■ Written task: Locate each line holding the string "loose" and copy it.

— Start Raw data —

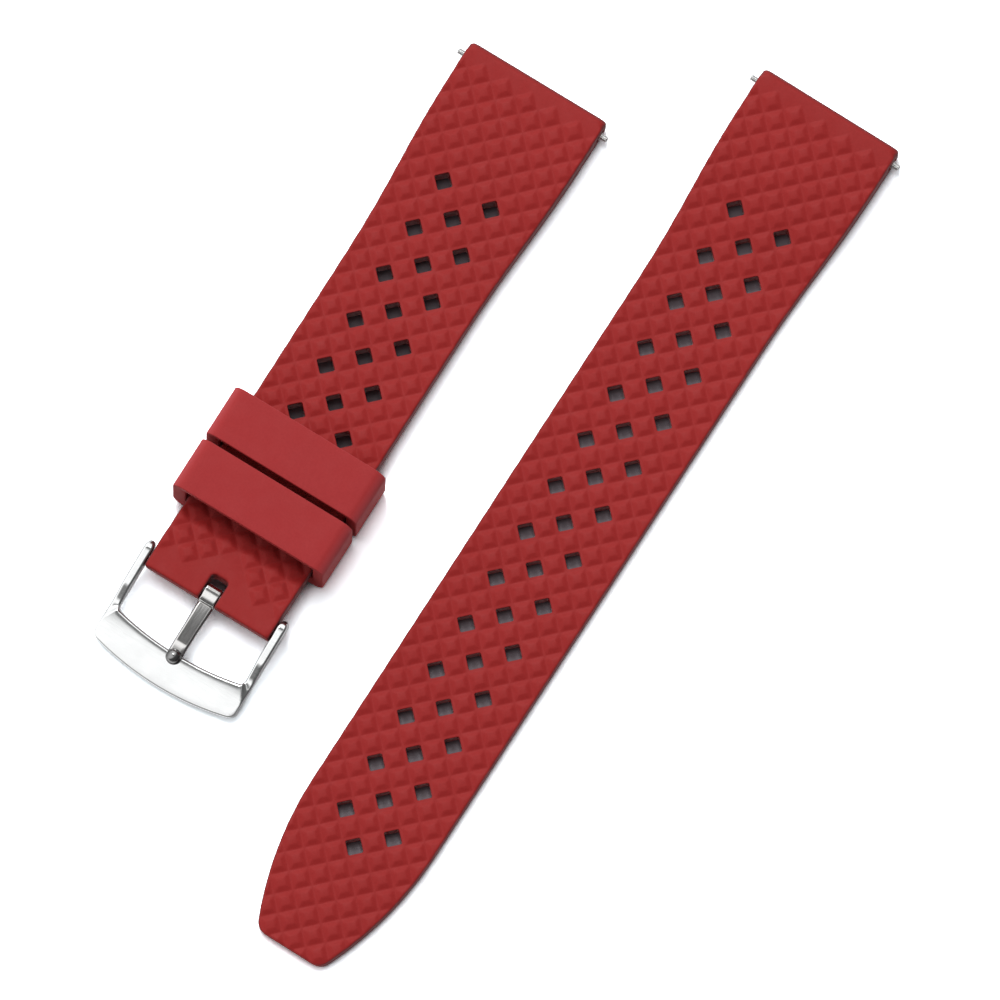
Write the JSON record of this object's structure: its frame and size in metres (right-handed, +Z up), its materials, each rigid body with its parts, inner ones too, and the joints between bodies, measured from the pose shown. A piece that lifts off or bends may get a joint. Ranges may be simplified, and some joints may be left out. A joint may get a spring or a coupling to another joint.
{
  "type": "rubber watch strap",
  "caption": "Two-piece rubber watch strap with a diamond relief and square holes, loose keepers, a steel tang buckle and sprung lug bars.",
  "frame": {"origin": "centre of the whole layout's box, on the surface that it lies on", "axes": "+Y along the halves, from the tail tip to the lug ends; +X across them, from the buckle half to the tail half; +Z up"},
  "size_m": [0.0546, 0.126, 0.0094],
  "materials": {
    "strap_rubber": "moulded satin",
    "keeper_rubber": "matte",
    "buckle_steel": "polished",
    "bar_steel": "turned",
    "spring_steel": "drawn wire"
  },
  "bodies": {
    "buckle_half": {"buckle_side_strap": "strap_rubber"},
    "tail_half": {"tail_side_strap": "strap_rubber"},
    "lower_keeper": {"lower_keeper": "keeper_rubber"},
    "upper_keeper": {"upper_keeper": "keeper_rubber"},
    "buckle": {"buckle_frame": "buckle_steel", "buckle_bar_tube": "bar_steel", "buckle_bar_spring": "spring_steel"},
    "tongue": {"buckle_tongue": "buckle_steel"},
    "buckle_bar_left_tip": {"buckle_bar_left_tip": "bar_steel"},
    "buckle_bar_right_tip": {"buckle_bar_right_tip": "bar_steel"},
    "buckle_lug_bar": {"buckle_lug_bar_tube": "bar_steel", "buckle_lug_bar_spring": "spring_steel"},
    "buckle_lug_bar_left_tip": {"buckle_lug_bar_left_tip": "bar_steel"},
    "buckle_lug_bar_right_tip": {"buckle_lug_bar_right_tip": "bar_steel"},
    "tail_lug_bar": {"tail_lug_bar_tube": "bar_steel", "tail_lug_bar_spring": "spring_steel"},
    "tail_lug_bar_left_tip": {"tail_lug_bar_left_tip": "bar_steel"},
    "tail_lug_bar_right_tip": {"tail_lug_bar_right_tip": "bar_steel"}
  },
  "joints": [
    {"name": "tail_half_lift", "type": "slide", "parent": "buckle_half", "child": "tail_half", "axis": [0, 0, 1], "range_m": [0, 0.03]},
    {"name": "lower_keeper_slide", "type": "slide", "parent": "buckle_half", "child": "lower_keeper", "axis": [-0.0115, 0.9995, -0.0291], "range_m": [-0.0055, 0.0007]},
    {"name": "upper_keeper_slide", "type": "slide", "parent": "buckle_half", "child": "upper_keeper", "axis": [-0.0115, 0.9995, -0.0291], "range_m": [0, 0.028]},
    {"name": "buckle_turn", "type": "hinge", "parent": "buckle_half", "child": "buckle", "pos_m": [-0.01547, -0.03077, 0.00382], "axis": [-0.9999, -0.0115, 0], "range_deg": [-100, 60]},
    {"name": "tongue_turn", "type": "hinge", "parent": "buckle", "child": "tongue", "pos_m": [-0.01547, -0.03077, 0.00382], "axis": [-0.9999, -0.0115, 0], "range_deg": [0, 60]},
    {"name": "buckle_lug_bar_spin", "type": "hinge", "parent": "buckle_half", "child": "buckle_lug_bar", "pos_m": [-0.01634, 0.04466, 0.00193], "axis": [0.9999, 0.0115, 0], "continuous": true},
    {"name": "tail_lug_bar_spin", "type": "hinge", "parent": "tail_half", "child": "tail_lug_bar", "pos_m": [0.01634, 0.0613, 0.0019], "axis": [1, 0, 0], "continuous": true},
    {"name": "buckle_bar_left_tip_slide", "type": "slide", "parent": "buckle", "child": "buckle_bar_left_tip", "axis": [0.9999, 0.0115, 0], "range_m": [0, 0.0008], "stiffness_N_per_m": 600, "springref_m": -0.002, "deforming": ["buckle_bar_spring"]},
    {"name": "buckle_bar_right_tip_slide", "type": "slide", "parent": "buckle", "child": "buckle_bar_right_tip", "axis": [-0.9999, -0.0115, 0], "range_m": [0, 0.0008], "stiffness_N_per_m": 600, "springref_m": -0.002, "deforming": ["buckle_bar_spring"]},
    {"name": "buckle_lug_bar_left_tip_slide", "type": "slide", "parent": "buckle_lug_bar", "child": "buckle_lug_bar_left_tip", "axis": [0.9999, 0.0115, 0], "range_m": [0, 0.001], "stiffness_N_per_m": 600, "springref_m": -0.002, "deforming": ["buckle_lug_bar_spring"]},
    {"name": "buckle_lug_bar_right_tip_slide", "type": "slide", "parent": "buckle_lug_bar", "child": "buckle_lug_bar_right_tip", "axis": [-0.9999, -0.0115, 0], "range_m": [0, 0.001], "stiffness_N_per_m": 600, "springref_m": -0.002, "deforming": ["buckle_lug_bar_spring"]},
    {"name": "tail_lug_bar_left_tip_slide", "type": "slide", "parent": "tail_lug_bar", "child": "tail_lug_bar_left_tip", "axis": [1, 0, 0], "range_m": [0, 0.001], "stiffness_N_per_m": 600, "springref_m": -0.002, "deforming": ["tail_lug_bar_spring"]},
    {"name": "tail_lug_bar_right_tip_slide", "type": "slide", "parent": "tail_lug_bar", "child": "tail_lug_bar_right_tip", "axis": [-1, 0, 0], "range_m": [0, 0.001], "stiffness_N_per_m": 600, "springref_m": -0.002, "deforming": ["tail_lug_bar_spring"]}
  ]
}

— End Raw data —
— Start Raw data —

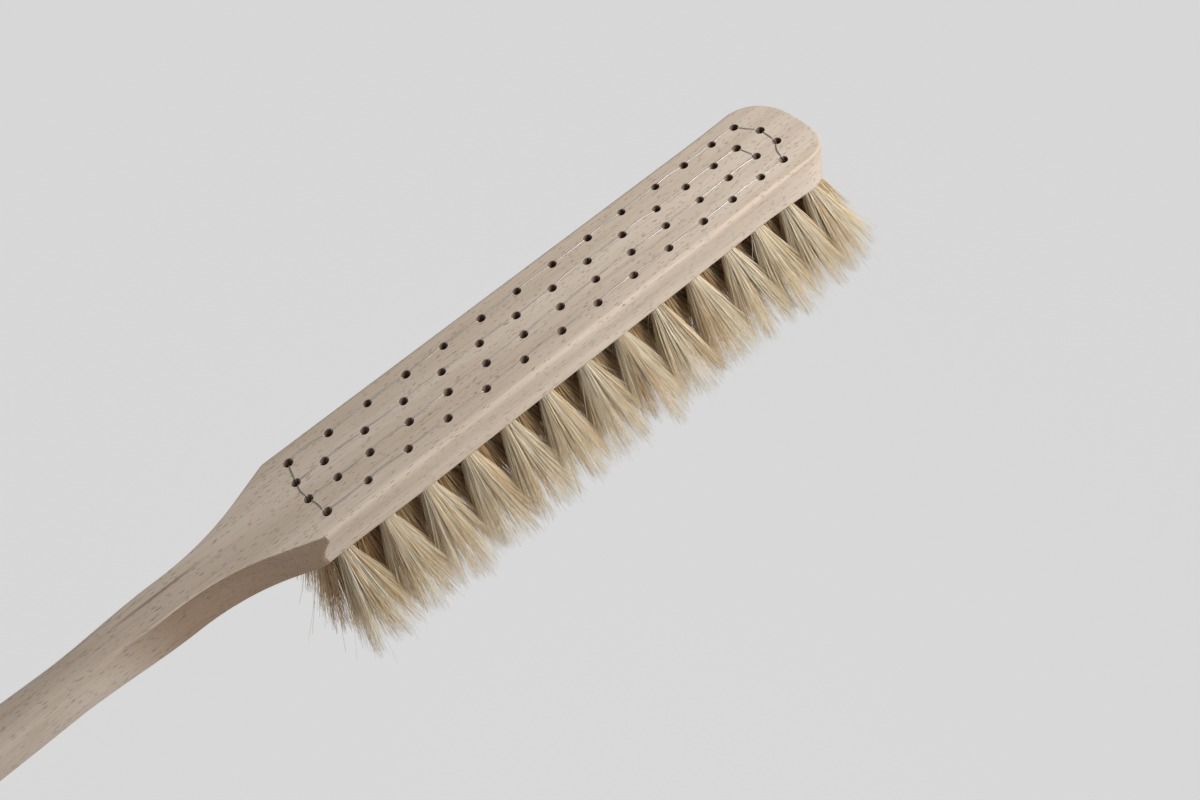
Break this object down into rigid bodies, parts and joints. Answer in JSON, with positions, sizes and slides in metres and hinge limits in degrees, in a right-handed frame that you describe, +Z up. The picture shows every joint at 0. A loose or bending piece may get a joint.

— End Raw data —
— Start Raw data —

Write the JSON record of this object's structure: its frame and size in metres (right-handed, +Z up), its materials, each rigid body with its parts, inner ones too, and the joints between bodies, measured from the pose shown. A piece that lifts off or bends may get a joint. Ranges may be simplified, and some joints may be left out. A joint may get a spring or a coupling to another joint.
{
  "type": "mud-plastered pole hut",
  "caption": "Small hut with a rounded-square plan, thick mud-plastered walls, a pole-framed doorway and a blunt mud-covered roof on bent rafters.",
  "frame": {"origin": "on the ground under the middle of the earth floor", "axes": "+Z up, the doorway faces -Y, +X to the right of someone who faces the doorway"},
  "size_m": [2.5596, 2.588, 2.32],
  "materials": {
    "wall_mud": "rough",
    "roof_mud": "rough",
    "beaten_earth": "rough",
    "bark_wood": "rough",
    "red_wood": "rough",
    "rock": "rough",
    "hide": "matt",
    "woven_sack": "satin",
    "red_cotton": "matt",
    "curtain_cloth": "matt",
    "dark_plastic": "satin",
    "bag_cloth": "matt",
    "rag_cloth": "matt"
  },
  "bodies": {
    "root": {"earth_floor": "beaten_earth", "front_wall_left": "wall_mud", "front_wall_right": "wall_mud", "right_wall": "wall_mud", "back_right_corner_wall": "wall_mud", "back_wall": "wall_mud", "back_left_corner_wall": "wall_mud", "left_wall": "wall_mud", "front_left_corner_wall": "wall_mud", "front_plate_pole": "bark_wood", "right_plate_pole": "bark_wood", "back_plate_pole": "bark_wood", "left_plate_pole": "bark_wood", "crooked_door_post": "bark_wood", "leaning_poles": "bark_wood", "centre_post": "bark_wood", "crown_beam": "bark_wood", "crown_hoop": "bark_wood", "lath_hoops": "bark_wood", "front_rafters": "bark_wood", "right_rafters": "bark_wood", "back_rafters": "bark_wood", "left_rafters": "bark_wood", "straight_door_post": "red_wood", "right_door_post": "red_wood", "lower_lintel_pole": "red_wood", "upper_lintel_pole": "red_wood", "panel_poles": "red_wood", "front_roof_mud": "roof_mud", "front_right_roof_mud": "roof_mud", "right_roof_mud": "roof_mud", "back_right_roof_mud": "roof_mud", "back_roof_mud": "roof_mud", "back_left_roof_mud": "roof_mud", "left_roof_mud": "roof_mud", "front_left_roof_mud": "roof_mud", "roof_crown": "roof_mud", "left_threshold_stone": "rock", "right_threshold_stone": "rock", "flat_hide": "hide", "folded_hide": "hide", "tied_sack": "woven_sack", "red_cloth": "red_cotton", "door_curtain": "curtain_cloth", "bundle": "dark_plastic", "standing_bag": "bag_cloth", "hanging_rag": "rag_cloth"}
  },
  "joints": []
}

— End Raw data —

■ Result for this exercise:
  "caption": "Two-piece rubber watch strap with a diamond relief and square holes, loose keepers, a steel tang buckle and sprung lug bars.",
Break this object down into rigid bodies, parts and joints. Answer in JSON, with positions, sizes and slides in metres and hinge limits in degrees, in a right-handed frame that you describe, +Z up. The picture shows every joint at 0. A loose or bending piece may get a joint.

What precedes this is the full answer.